The largest works, “From Owl Point” at 7 1/2 feet, “Butte” at 9 feet and “Snow Dome, Two Snags” at 5 feet, are majestic and visually commanding, reminders of the artist’s numerous public art and corporate commissions. Snow whites are juxtaposed with reflected pink sunsets or crackling blue crevasses. These are Parker’s most regional artworks, capturing vividly the impact of extreme heights, cold temperatures and optical grandeur. At the same time, however, closer to Marsden Hartley or the British modernist Howard Hodgkin, the paintings are curiously airless, boxed-in vistas that could be glimpsed from the window of an Alpine train or a wandering helicopter. Horizons struggle to insert oxygen.

While the smallest works, such as “Pinto,” “Elliot Glacier” and “Cracked Ice” are tightly cropped and just as densely painted as the bigger works, they, too, suffer from a compositional fallacy: the centered shape. Each painting solves the compositional issue the same way: place the mountain in the middle. After a while, this can become tiresome.

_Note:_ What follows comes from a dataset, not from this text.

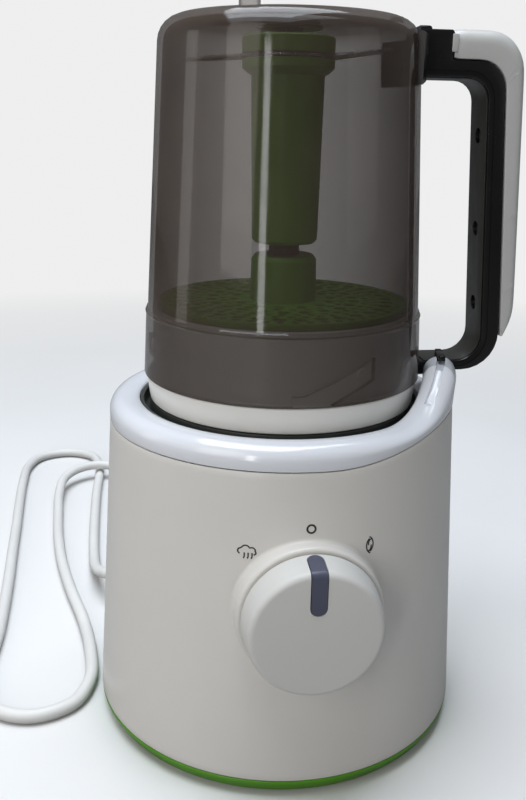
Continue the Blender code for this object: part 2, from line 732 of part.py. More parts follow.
def cord_route():
    exit_x, exit_y, _ = at_angle(RELIEF_END + 3 * GAP, 0, CORD_EXIT_TURN)
    on_table = CORD_R + 0.1
    return [
        (exit_x, exit_y, CORD_EXIT_Z),
        (exit_x - 5, exit_y + 5, CORD_EXIT_Z),
        (-89, 94, 13),
        (-93, 113, 6.5),
        (-95, 136, on_table),
        (-96.5, 170, on_table),
        (-97.5, 230, on_table),
        (-98, 290, on_table),
        (-106, 311.4, on_table),
        (-125.5, 319.5, on_table),
        (-145, 311.4, on_table),
        (-153, 292, on_table),
        (-153.5, 258, on_table),
        (-151.5, 222, on_table),
        (-149, 186, on_table),
        (-146.5, 146, on_table),
        (-143.5, 101, on_table),
        (-141.5, 54, on_table),
        (-141, 2, on_table),
        (-133.7, -15.7, on_table),
        (-116, -23, on_table),
        (-98.3, -15.7, on_table),
        (-91, 2, on_table),
        (-91.5, 24, on_table),
        (-97, 56, on_table),
        (-106, 90, on_table),
        (-114, 126, on_table),
        (-119.5, 164, on_table),
        (-122.5, 200, on_table),
        (-124, 226, 6.0),
        (-121.5, 250.5, 9.2),
        (-111, 264.5, 10.9),
        (-94, 270, 10.9),
        (-75, 263, 8.0),
        (-64.5, 245, 4.6),
        (-55, 215, on_table),
        (-38, 187, 3.6),
        (-16, 171.5, 5.6),
        (PLUG_START[0] - 9, PLUG_START[1], PLUG_START[2]),
        (PLUG_START[0] - 3 * GAP, PLUG_START[1], PLUG_START[2]),
    ]


def make_cord(white_rubber, steel):
    outward = (math.pi / 2, 0, CORD_EXIT_TURN + math.pi / 2)
    relief = [
        (0, RELIEF_END),
        (4.0, RELIEF_END),
        (5.7, 86.5),
        (5.9, 84.0),
        (5.9, 80.2),
        (8.0, 80.0),
        (8.0, 77.5),
        (0, 77.5),
    ]
    turned("strain_relief", relief, white_rubber, 20, (0, 0, CORD_EXIT_Z), outward)
    route = cord_route()
    tube("power_cord", smooth_route(route, 15.5), CORD_R, white_rubber, sides=2)
    x, y, z = PLUG_START
    body = box("plug_body", (x, y - 13, z - 7.3), (x + 33, y + 13, z + 7.3), white_rubber, bevel=3.5)
    for name, side in (("plug_pin_left", -9.5), ("plug_pin_right", 9.5)):
        pin = [(0, 19), (1.8, 19), (2.4, 18), (2.4, GAP), (0, GAP)]
        turned(name, pin, steel, 12, (x + 33, y + side, z), (0, math.pi / 2, 0))
    return body


def main():
    clear_scene()
    white = material("white_abs", (0.84, 0.84, 0.82), 0.32)
    cream = material("cream_pp", (0.78, 0.76, 0.70), 0.45)
    green = material("green_pp", (0.20, 0.42, 0.04), 0.4)
    smoke = material("smoky_san", (0.12, 0.10, 0.10), 0.12, alpha=0.5)
    dark = material("dark_plastic", (0.03, 0.027, 0.027), 0.35)
    slate = material("slate_pointer", (0.07, 0.075, 0.11), 0.4)
    rubber = material("grey_rubber", (0.20, 0.20, 0.20), 0.7)
    white_rubber = material("white_cord", (0.82, 0.82, 0.80), 0.5)
    steel = material("steel", (0.6, 0.6, 0.6), 0.25, metallic=1.0)
    copper = material("motor_winding", (0.45, 0.22, 0.12), 0.45, metallic=0.6)
    board_green = material("board_green", (0.03, 0.18, 0.07), 0.5)

    make_casing(white, green, rubber, steel)
    make_well(dark, rubber, white)
    make_boiler(steel, rubber, dark)
    make_motor(steel, copper, dark)
    make_controls(white, slate, dark, steel, board_green)
    make_jug(smoke, dark)
    make_lid(cream, rubber, green)
    make_blades(green, steel, dark)
    make_handle(dark, white, steel)
    make_cord(white_rubber, steel)


main()
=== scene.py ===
"""Looks of a baby food maker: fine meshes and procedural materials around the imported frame.

Shapes are drawn in millimetres and made into metres by MM. Angles run from +X towards +Y, so the front of the
object, with its knob, is at -90 degrees and the jug's handle is at 0.
"""

import json
import math

import bmesh
import bpy
from mathutils import Matrix, Vector


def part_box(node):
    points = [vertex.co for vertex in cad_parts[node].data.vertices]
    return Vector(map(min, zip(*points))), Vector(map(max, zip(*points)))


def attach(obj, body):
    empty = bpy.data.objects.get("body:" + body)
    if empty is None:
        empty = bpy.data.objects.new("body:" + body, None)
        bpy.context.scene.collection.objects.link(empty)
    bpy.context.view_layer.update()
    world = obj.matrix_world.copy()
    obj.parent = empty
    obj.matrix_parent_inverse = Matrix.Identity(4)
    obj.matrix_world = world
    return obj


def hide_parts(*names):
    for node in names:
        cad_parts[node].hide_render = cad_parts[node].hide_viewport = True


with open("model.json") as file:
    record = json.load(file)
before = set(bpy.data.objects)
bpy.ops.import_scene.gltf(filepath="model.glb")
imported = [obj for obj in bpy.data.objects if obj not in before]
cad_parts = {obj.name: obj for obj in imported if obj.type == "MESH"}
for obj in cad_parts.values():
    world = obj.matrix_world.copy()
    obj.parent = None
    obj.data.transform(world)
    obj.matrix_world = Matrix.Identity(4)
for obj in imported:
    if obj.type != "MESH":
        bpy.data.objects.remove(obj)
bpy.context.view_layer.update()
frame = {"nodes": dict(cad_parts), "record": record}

MM = 0.001
GAP = 0.3  # clearance between neighbours
TAU = 2 * math.pi
FRONT = math.radians(-90)
ARC_STEP = math.radians(15)


def spin(degrees, axis="Z"):
    """A turn about an axis."""
    return Matrix.Rotation(math.radians(degrees), 4, axis)


FACING_FRONT = spin(90, "X")  # +Z of a drawing becomes -Y


def corners_of(node):
    """Lowest and highest corner of a CAD node, in mm."""
    low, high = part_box(node)
    return low / MM, high / MM


SLOT_OF = {part["node"]: part["material_slot"] for part in frame["record"]["subparts"]}
drawn = set()  # CAD nodes that have their looks already


# ---- sizes, from the frame

shell_low, shell_high = corners_of("base_shell")
rim_low, rim_high = corners_of("top_rim")
knob_low, knob_high = corners_of("control_knob")
jug_low, jug_high = corners_of("jug")
relief_low, relief_high = corners_of("strain_relief")
plug_low, plug_high = corners_of("plug_body")

BASE_R = shell_high.x
BASE_Z = shell_low.z
SEAM_R = rim_high.y
SEAM_Z = rim_low.z - GAP
WALL = 2.8

EAR_START, EAR_FULL, EAR_END = (math.radians(a) for a in (-60, -26, -11.5))
EAR_RISE = 18.0
SEAM_CLIMB = 9.5
CREST_Z = rim_high.z - EAR_RISE
CREST_R = 69.8
RIM_INNER_R = corners_of("well_insert")[1].x + GAP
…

If Parker were to return to greater abstraction, “Slash Fire” and “Upper Coe, Two Clouds” could be guides. Simplified and reductive by comparison, their far fewer elements — cloud, peak, and fire in the former — easily segue toward a late, late modernism that re-addresses the “how” of an abstract painting without any longer worrying about the “what.” To paraphrase British climber George Mallory’s answer to why climb Mt. Everest (“Because it’s there.”), now that Parker has seen it and painted it, the mountain can recede slightly (or altogether) to make room for further chromatic and compositional exploration. Retreating to representation was one solution; progressing toward greater abstraction would be another, perhaps more dazzling one.